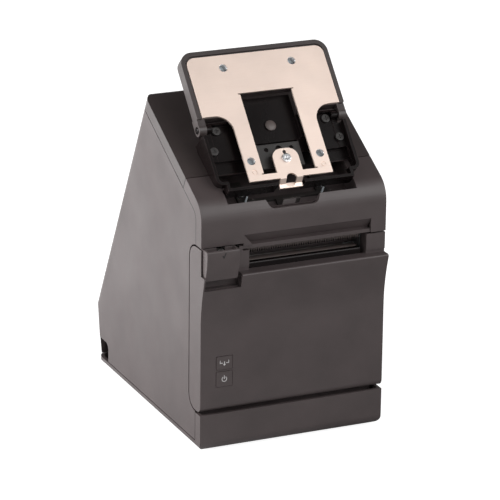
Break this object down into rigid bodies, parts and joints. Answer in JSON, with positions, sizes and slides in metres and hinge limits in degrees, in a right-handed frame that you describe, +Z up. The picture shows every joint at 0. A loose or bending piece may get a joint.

* * *

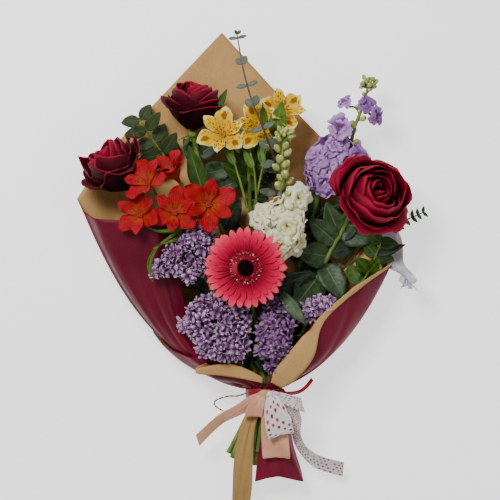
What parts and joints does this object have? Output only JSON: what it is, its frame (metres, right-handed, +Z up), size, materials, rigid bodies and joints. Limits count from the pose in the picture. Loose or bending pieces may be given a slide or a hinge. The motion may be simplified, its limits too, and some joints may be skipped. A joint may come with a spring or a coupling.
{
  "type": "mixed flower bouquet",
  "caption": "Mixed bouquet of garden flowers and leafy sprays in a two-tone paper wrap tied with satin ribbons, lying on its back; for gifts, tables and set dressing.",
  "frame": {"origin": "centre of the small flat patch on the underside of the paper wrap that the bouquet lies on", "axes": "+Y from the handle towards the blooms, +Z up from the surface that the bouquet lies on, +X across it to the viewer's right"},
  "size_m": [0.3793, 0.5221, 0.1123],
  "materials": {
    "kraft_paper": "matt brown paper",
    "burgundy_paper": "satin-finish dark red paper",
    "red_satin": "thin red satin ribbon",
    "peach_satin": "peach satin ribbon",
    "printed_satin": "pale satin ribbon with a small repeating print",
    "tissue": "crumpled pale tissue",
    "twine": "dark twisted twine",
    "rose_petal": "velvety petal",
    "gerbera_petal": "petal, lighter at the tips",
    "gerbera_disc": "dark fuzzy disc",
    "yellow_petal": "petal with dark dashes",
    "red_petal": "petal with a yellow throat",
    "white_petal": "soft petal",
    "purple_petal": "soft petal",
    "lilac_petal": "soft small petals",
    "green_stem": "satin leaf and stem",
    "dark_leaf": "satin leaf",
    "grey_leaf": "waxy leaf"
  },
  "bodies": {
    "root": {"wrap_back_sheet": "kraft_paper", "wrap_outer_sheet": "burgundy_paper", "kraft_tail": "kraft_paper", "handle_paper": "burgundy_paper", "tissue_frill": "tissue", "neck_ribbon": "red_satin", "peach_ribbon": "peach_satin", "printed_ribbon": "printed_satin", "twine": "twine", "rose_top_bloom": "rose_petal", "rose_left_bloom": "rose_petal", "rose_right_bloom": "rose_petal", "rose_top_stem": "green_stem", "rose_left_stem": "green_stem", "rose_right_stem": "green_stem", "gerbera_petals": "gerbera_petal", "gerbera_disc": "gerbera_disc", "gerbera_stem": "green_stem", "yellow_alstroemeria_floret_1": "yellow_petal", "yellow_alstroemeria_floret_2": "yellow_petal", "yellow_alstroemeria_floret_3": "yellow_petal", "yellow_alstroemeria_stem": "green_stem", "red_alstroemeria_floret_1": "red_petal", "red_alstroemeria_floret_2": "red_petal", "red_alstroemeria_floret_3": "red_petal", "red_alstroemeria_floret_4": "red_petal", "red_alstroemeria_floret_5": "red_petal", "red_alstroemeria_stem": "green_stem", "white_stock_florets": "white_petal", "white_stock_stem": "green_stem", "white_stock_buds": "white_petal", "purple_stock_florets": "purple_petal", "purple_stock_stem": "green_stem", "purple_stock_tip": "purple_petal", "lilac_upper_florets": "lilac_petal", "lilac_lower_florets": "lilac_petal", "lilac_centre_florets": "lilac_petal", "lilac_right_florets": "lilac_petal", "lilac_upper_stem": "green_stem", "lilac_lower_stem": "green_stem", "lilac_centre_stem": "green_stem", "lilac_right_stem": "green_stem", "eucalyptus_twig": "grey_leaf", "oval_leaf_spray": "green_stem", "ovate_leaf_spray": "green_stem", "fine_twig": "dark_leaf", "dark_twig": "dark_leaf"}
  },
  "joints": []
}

...

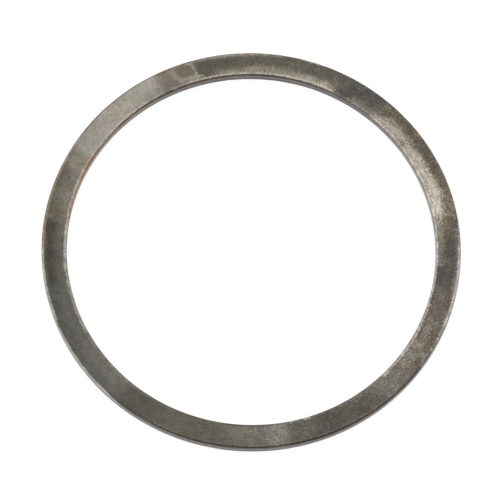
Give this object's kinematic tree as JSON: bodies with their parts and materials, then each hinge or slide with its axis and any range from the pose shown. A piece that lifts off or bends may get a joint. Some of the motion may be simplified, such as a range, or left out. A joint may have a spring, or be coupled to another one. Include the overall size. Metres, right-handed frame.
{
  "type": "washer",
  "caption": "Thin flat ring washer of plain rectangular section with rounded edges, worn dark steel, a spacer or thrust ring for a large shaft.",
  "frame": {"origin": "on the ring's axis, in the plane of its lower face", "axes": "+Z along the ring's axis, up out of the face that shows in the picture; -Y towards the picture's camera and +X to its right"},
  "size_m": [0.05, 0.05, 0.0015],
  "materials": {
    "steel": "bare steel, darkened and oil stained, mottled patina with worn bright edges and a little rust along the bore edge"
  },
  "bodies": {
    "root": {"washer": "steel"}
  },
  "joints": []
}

## PROBLEM
Look over the records above and copy each line that includes the string "JSON".

## OUTPUT OF THE EXERCISE
Break this object down into rigid bodies, parts and joints. Answer in JSON, with positions, sizes and slides in metres and hinge limits in degrees, in a right-handed frame that you describe, +Z up. The picture shows every joint at 0. A loose or bending piece may get a joint.
What parts and joints does this object have? Output only JSON: what it is, its frame (metres, right-handed, +Z up), size, materials, rigid bodies and joints. Limits count from the pose in the picture. Loose or bending pieces may be given a slide or a hinge. The motion may be simplified, its limits too, and some joints may be skipped. A joint may come with a spring or a coupling.
Give this object's kinematic tree as JSON: bodies with their parts and materials, then each hinge or slide with its axis and any range from the pose shown. A piece that lifts off or bends may get a joint. Some of the motion may be simplified, such as a range, or left out. A joint may have a spring, or be coupled to another one. Include the overall size. Metres, right-handed frame.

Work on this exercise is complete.